Written by Catherine Bolgar
“The reason recycling happens is because you can make money. Nobody aspires to pick through somebody’s trash. They have to have an economic incentive to do it,” says Adam Minter, author of the book “Junkyard Planet: Travels in the Billion-Dollar Trash Trade.” “Good intentions don’t turn old beer cans into new ones. If you want to have a sustainable recycling industry, you have to focus on the economic side of it.”
Recycling revenue in the European Union from seven main categories almost doubled to €60 billion from 2004 to 2008. Recycling revenue fell in 2009 along with the global economic slump as because prices for secondary materials fell but it has since recovered, according to Eurostat.
Recycling isn’t just about the environment—it’s about manufacturing. “The recycling industry is a raw-materials industry,” Mr. Minter says. “It competes with mines, forests, oil drillers.”
Indeed, improving technology now makes it possible to recycle an aluminum can using 95% less energy than to make a new one from raw material.
China is the biggest importer of waste for recycling. While China is a low-cost country, the picture is more complicated—after all, wages in China are about 10 times more than those in India, which imports less waste for recycling. The key is that China, as the world’s largest manufacturing nation, needs the raw materials.

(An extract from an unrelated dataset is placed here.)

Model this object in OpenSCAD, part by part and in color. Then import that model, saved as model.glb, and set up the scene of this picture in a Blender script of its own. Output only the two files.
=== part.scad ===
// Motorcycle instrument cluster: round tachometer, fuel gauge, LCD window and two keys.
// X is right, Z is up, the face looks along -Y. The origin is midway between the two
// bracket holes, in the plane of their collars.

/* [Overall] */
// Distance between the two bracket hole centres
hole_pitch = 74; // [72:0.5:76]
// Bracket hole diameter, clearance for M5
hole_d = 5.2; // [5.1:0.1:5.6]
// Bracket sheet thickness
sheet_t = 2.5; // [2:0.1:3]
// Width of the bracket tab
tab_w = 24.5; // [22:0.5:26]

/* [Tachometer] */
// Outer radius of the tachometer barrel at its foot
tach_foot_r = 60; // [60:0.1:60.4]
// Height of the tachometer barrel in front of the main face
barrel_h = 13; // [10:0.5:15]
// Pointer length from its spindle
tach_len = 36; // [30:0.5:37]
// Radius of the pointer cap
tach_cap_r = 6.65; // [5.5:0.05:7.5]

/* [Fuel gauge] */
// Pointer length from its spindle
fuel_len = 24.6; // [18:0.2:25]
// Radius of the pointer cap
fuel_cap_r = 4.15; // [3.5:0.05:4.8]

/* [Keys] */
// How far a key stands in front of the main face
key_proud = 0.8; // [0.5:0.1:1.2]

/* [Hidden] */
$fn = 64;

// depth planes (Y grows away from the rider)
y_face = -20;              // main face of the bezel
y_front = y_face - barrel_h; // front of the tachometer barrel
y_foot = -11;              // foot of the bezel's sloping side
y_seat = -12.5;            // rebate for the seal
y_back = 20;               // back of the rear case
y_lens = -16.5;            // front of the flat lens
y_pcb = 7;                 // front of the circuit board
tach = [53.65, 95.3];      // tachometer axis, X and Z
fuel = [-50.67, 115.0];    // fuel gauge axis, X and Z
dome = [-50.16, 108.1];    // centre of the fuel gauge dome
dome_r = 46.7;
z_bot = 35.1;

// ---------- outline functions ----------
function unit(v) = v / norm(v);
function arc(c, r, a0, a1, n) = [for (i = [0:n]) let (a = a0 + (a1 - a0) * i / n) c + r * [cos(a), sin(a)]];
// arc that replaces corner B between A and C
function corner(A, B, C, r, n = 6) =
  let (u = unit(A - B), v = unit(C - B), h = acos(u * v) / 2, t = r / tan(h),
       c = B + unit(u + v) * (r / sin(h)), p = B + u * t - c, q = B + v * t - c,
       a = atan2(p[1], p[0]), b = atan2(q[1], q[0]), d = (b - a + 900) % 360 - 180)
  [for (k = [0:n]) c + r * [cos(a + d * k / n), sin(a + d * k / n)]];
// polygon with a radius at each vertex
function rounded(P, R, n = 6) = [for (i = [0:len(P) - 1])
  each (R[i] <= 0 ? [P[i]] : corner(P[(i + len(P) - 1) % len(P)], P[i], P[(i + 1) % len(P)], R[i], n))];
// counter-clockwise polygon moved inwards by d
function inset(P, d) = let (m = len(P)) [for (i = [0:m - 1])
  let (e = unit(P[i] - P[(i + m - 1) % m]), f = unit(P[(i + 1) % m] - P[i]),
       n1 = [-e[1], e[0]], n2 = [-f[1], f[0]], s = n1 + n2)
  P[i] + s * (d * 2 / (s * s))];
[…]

Recycling follows manufacturing. If there isn’t demand for raw materials, recycling isn’t going to happen,” he says. “We’re entering an era of relative resource scarcity. Everything has gone up in price because there are more middle-class people in the world who want more resources. As raw materials become scarcer and more expensive, recycling will grow. If there’s value in something and it can be transported to a recycling plant, it’s being recycled now.”
Take Christmas tree lights, an example Mr. Minter details in his book and one that illustrates how recycling is likely to evolve in the future. The U.S. has many wire recyclers, who reprocess power lines and other kinds of wire, provided it contains at least 80% copper. “Anything below that, they’ll pass on,” Mr. Minter says. “Before China came along, a lot of that would go to a landfill. That includes Christmas tree lights, which are about 28% copper. They’re not as worthwhile to recycle.”

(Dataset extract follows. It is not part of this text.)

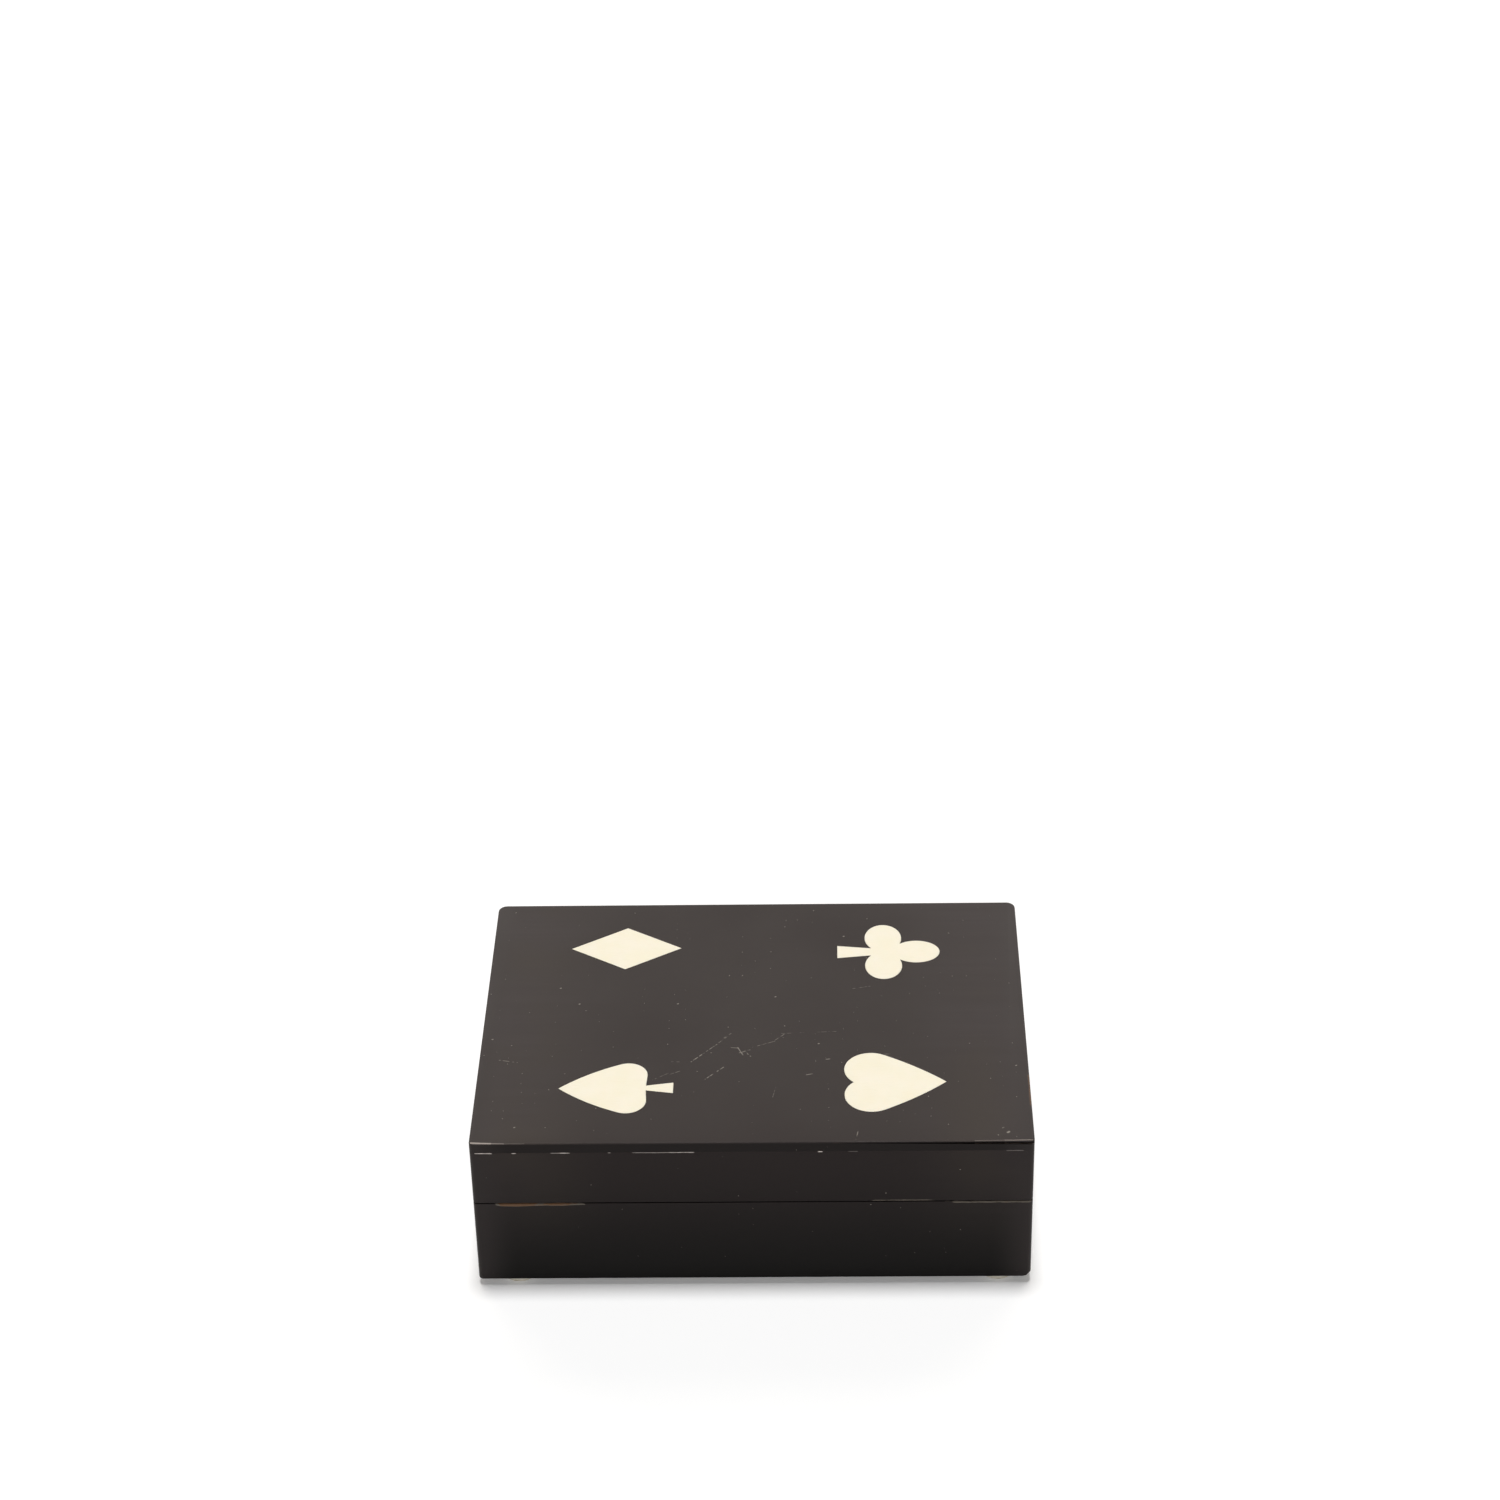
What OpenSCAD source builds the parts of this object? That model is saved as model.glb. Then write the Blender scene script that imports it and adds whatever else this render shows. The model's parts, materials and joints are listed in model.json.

However, in the mid- to late 1980s, scrap yards in the U.S. began collecting Christmas tree lights and sent them to China, eventually exporting 20 million pounds of discarded strings of lights a year. At first, the garlands would be burned to eliminate the insulation and get to the copper. However, after 2007 the price of plastic started to escalate, driven by the price of oil.
Suddenly, it became attractive to recover the insulation. So recyclers changed their methods, chopping up the Christmas tree lights and using water to separate the heavier copper from the glass and plastic. The plastic is recycled into items like soles for bedroom slippers, Mr. Minter says. It’s also used to make new Christmas tree lights.
Developed countries tend to see themselves as dumpers of waste, with poorer countries as the dumpees. However,
“nothing goes from the U.S. to the developing world to be dumped,” Mr. Minter says. “That electronic waste moving from the U.S. to China is being bought. Somebody does it to make money. The means they use to extract value from it might not be clean. But a lot of that stuff is still legal to dump in a landfill,” which isn’t an environmentally friendly solution either.
The generation of waste also is evolving. Members of the growing middle classes in emerging markets are buying and using technology. In 2012, China generated 7,253 metric kilotonnes of electronic waste, and India 2,751 metric kilotonnes; the U.S. produced 9,359 metric kilotonnes of electronic waste, according to the Solving the E-waste Problem Initiative, a global effort of United Nations organizations.
A discarded computer in the U.S. will be shredded, and magnets and other technology used to pull out what’s valuable—about 40% to 60% of the total. However, in China or other developing countries, hand labor will dissect that computer and pull out more than 90% of it for recycling, Mr. Minter says.
The search for raw materials in waste is likely to become ever more ingenious as demand grows and technology creates new possibilities.
Researchers are working on ways to break down thermosets, a kind of heat-resistant, chemically stable plastic that hasn’t been recyclable. And some companies are recycling plastic back into oil. Meanwhile, researchers in Poland have found a way to recover nickel from spent consumer batteries to be used for electrodes in new batteries.
There are constant improvements in the technology,” Mr. Minter says. “But recycling is not the panacea. It just extends the life of materials a little longer. Eventually you need new materials. If you care about the environment, reduce your consumption and extend the life of what you already have. Once you’ve done that, then recycle.”